Stated task: Restate the records below word for word.

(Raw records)
— BEGIN —
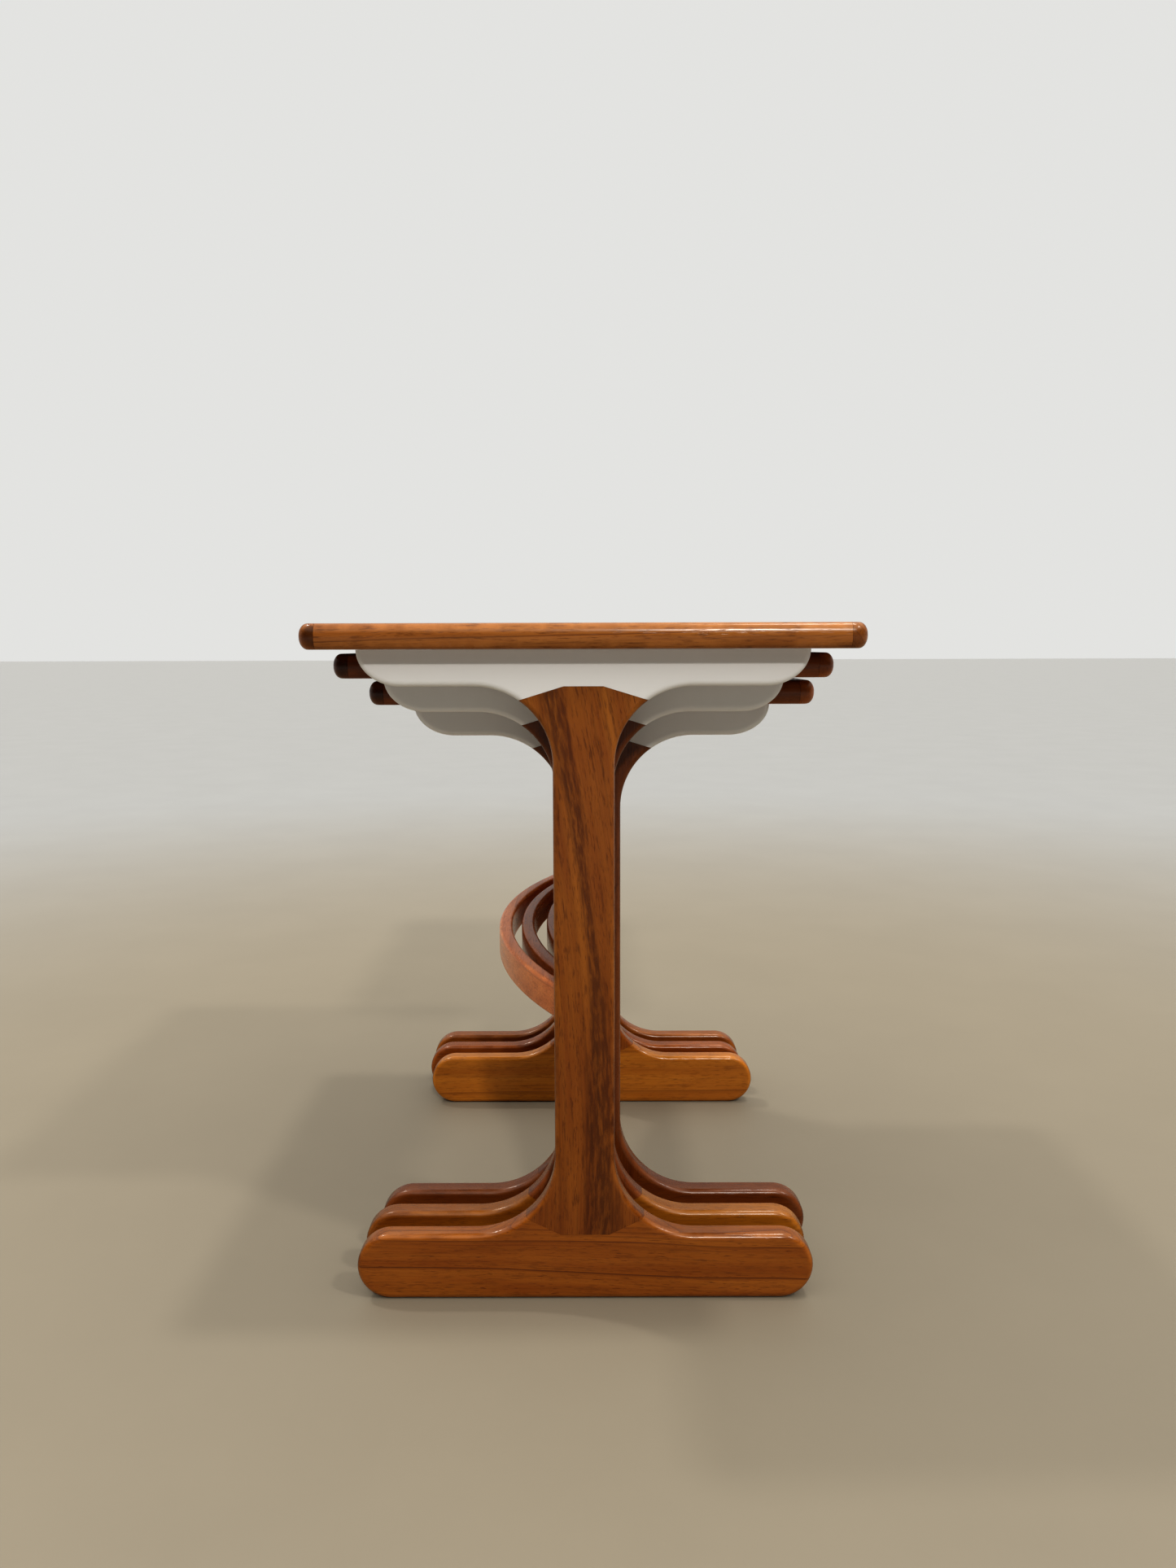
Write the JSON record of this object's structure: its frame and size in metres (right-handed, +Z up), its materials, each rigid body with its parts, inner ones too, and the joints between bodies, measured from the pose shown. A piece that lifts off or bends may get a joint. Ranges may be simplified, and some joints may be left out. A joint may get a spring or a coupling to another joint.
{
  "type": "nesting tables",
  "caption": "Nest of teak side tables with rounded tops, I-shaped end frames and bent stretchers; each smaller table slides out from under the larger.",
  "frame": {"origin": "on the floor, under the middle of the large table", "axes": "+X along the tables to the right-hand end frames, -Y to the front where the smaller tables slide out, +Z up"},
  "size_m": [0.512, 0.392, 0.5],
  "materials": {
    "teak_top": "oiled satin",
    "teak_lipping": "oiled satin",
    "teak_frame": "oiled satin",
    "teak_stretcher": "oiled satin",
    "beech_tenon": "raw",
    "screw_steel": "zinc plated"
  },
  "bodies": {
    "large_table": {"large_left_foot": "teak_frame", "large_left_post": "teak_frame", "large_left_bearer": "teak_frame", "large_left_foot_tenon": "beech_tenon", "large_left_bearer_tenon": "beech_tenon", "large_left_front_screw": "screw_steel", "large_left_rear_screw": "screw_steel", "large_right_foot": "teak_frame", "large_right_post": "teak_frame", "large_right_bearer": "teak_frame", "large_right_foot_tenon": "beech_tenon", "large_right_bearer_tenon": "beech_tenon", "large_right_front_screw": "screw_steel", "large_right_rear_screw": "screw_steel", "large_top_panel": "teak_top", "large_front_lipping": "teak_lipping", "large_rear_lipping": "teak_lipping", "large_left_lipping": "teak_lipping", "large_right_lipping": "teak_lipping", "large_stretcher": "teak_stretcher"},
    "medium_table": {"medium_left_foot": "teak_frame", "medium_left_post": "teak_frame", "medium_left_bearer": "teak_frame", "medium_left_foot_tenon": "beech_tenon", "medium_left_bearer_tenon": "beech_tenon", "medium_left_front_screw": "screw_steel", "medium_left_rear_screw": "screw_steel", "medium_right_foot": "teak_frame", "medium_right_post": "teak_frame", "medium_right_bearer": "teak_frame", "medium_right_foot_tenon": "beech_tenon", "medium_right_bearer_tenon": "beech_tenon", "medium_right_front_screw": "screw_steel", "medium_right_rear_screw": "screw_steel", "medium_top_panel": "teak_top", "medium_front_lipping": "teak_lipping", "medium_rear_lipping": "teak_lipping", "medium_left_lipping": "teak_lipping", "medium_right_lipping": "teak_lipping", "medium_stretcher": "teak_stretcher"},
    "small_table": {"small_left_foot": "teak_frame", "small_left_post": "teak_frame", "small_left_bearer": "teak_frame", "small_left_foot_tenon": "beech_tenon", "small_left_bearer_tenon": "beech_tenon", "small_left_front_screw": "screw_steel", "small_left_rear_screw": "screw_steel", "small_right_foot": "teak_frame", "small_right_post": "teak_frame", "small_right_bearer": "teak_frame", "small_right_foot_tenon": "beech_tenon", "small_right_bearer_tenon": "beech_tenon", "small_right_front_screw": "screw_steel", "small_right_rear_screw": "screw_steel", "small_top_panel": "teak_top", "small_front_lipping": "teak_lipping", "small_rear_lipping": "teak_lipping", "small_left_lipping": "teak_lipping", "small_right_lipping": "teak_lipping", "small_stretcher": "teak_stretcher"}
  },
  "joints": [
    {"name": "medium_slide", "type": "slide", "parent": "large_table", "child": "medium_table", "axis": [0, -1, 0], "range_m": [0, 0.4]},
    {"name": "small_slide", "type": "slide", "parent": "medium_table", "child": "small_table", "axis": [0, -1, 0], "range_m": [0, 0.37]}
  ]
}
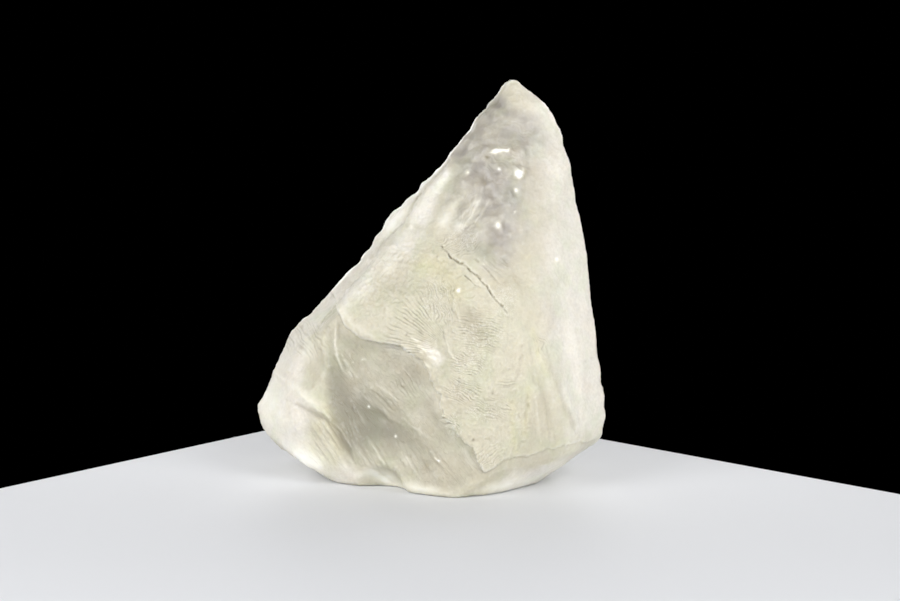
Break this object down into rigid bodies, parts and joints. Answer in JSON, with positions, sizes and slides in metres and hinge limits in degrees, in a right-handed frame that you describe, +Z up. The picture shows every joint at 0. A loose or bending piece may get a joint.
— END —
Task solution:
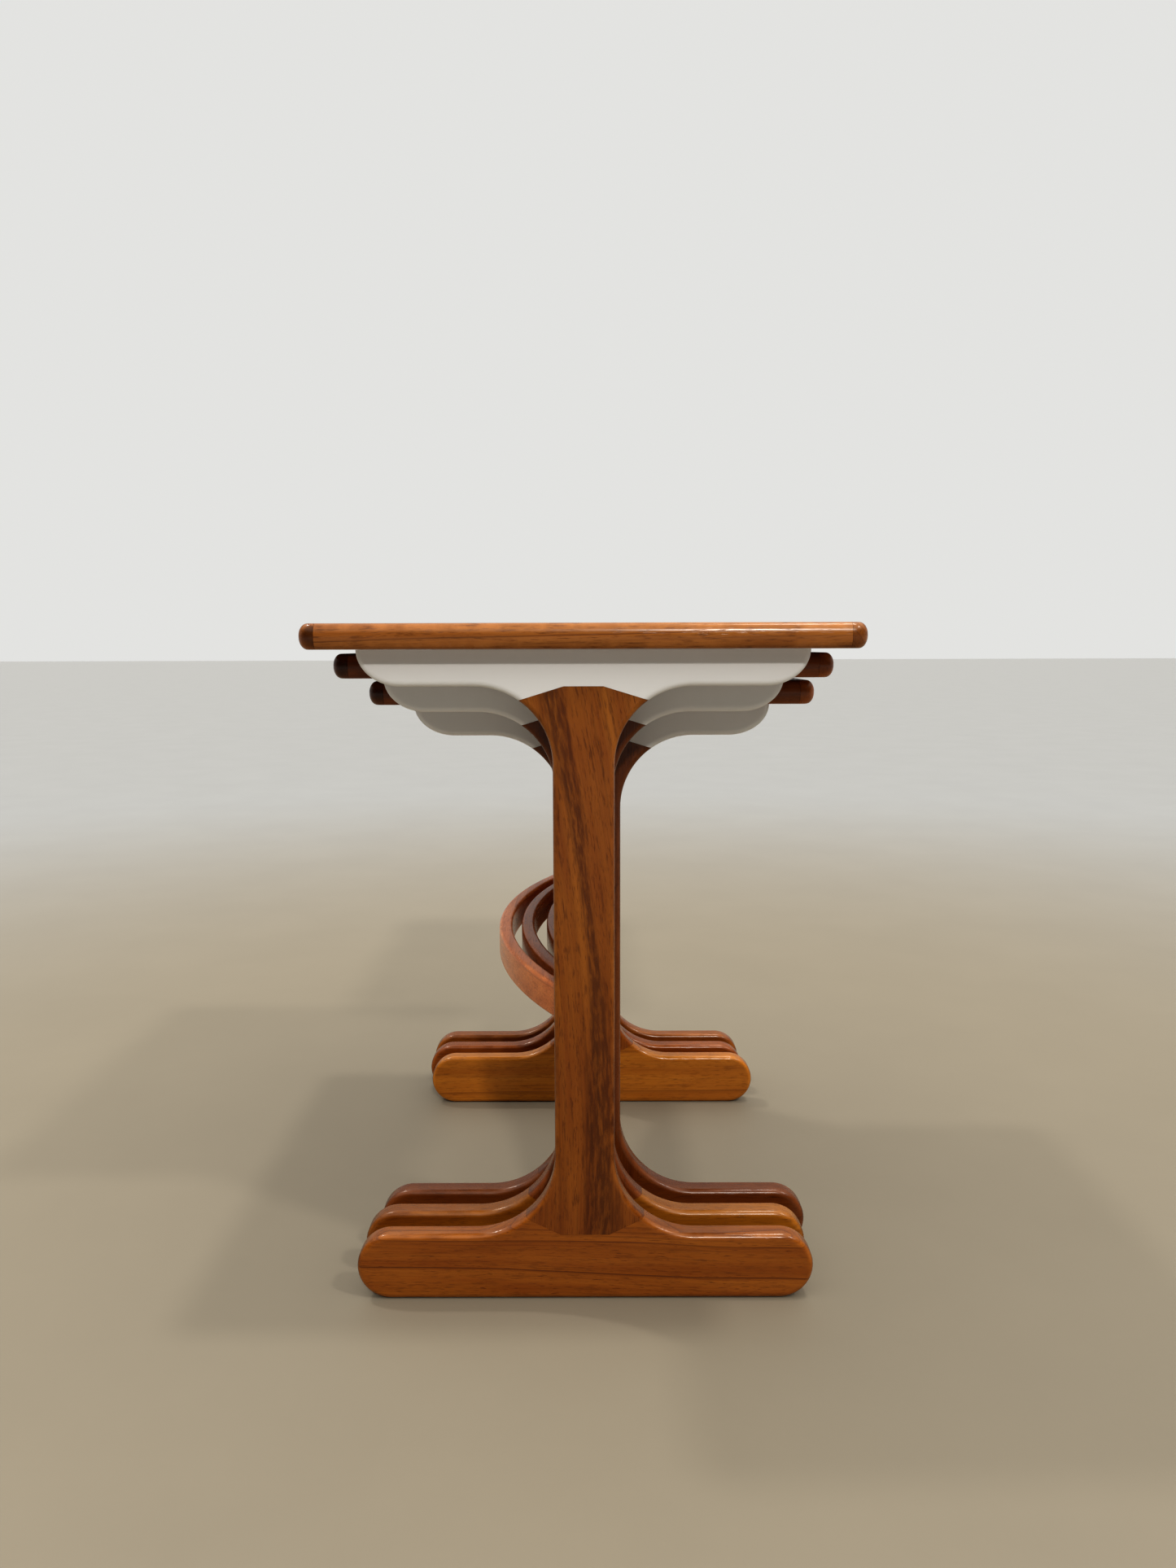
Write the JSON record of this object's structure: its frame and size in metres (right-handed, +Z up), its materials, each rigid body with its parts, inner ones too, and the joints between bodies, measured from the pose shown. A piece that lifts off or bends may get a joint. Ranges may be simplified, and some joints may be left out. A joint may get a spring or a coupling to another joint.
{
  "type": "nesting tables",
  "caption": "Nest of teak side tables with rounded tops, I-shaped end frames and bent stretchers; each smaller table slides out from under the larger.",
  "frame": {"origin": "on the floor, under the middle of the large table", "axes": "+X along the tables to the right-hand end frames, -Y to the front where the smaller tables slide out, +Z up"},
  "size_m": [0.512, 0.392, 0.5],
  "materials": {
    "teak_top": "oiled satin",
    "teak_lipping": "oiled satin",
    "teak_frame": "oiled satin",
    "teak_stretcher": "oiled satin",
    "beech_tenon": "raw",
    "screw_steel": "zinc plated"
  },
  "bodies": {
    "large_table": {"large_left_foot": "teak_frame", "large_left_post": "teak_frame", "large_left_bearer": "teak_frame", "large_left_foot_tenon": "beech_tenon", "large_left_bearer_tenon": "beech_tenon", "large_left_front_screw": "screw_steel", "large_left_rear_screw": "screw_steel", "large_right_foot": "teak_frame", "large_right_post": "teak_frame", "large_right_bearer": "teak_frame", "large_right_foot_tenon": "beech_tenon", "large_right_bearer_tenon": "beech_tenon", "large_right_front_screw": "screw_steel", "large_right_rear_screw": "screw_steel", "large_top_panel": "teak_top", "large_front_lipping": "teak_lipping", "large_rear_lipping": "teak_lipping", "large_left_lipping": "teak_lipping", "large_right_lipping": "teak_lipping", "large_stretcher": "teak_stretcher"},
    "medium_table": {"medium_left_foot": "teak_frame", "medium_left_post": "teak_frame", "medium_left_bearer": "teak_frame", "medium_left_foot_tenon": "beech_tenon", "medium_left_bearer_tenon": "beech_tenon", "medium_left_front_screw": "screw_steel", "medium_left_rear_screw": "screw_steel", "medium_right_foot": "teak_frame", "medium_right_post": "teak_frame", "medium_right_bearer": "teak_frame", "medium_right_foot_tenon": "beech_tenon", "medium_right_bearer_tenon": "beech_tenon", "medium_right_front_screw": "screw_steel", "medium_right_rear_screw": "screw_steel", "medium_top_panel": "teak_top", "medium_front_lipping": "teak_lipping", "medium_rear_lipping": "teak_lipping", "medium_left_lipping": "teak_lipping", "medium_right_lipping": "teak_lipping", "medium_stretcher": "teak_stretcher"},
    "small_table": {"small_left_foot": "teak_frame", "small_left_post": "teak_frame", "small_left_bearer": "teak_frame", "small_left_foot_tenon": "beech_tenon", "small_left_bearer_tenon": "beech_tenon", "small_left_front_screw": "screw_steel", "small_left_rear_screw": "screw_steel", "small_right_foot": "teak_frame", "small_right_post": "teak_frame", "small_right_bearer": "teak_frame", "small_right_foot_tenon": "beech_tenon", "small_right_bearer_tenon": "beech_tenon", "small_right_front_screw": "screw_steel", "small_right_rear_screw": "screw_steel", "small_top_panel": "teak_top", "small_front_lipping": "teak_lipping", "small_rear_lipping": "teak_lipping", "small_left_lipping": "teak_lipping", "small_right_lipping": "teak_lipping", "small_stretcher": "teak_stretcher"}
  },
  "joints": [
    {"name": "medium_slide", "type": "slide", "parent": "large_table", "child": "medium_table", "axis": [0, -1, 0], "range_m": [0, 0.4]},
    {"name": "small_slide", "type": "slide", "parent": "medium_table", "child": "small_table", "axis": [0, -1, 0], "range_m": [0, 0.37]}
  ]
}
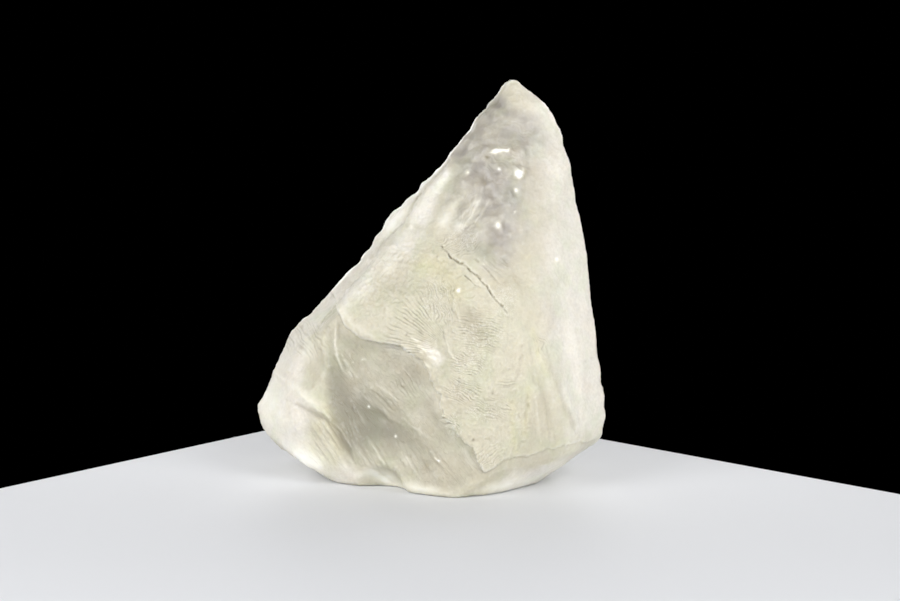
Break this object down into rigid bodies, parts and joints. Answer in JSON, with positions, sizes and slides in metres and hinge limits in degrees, in a right-handed frame that you describe, +Z up. The picture shows every joint at 0. A loose or bending piece may get a joint.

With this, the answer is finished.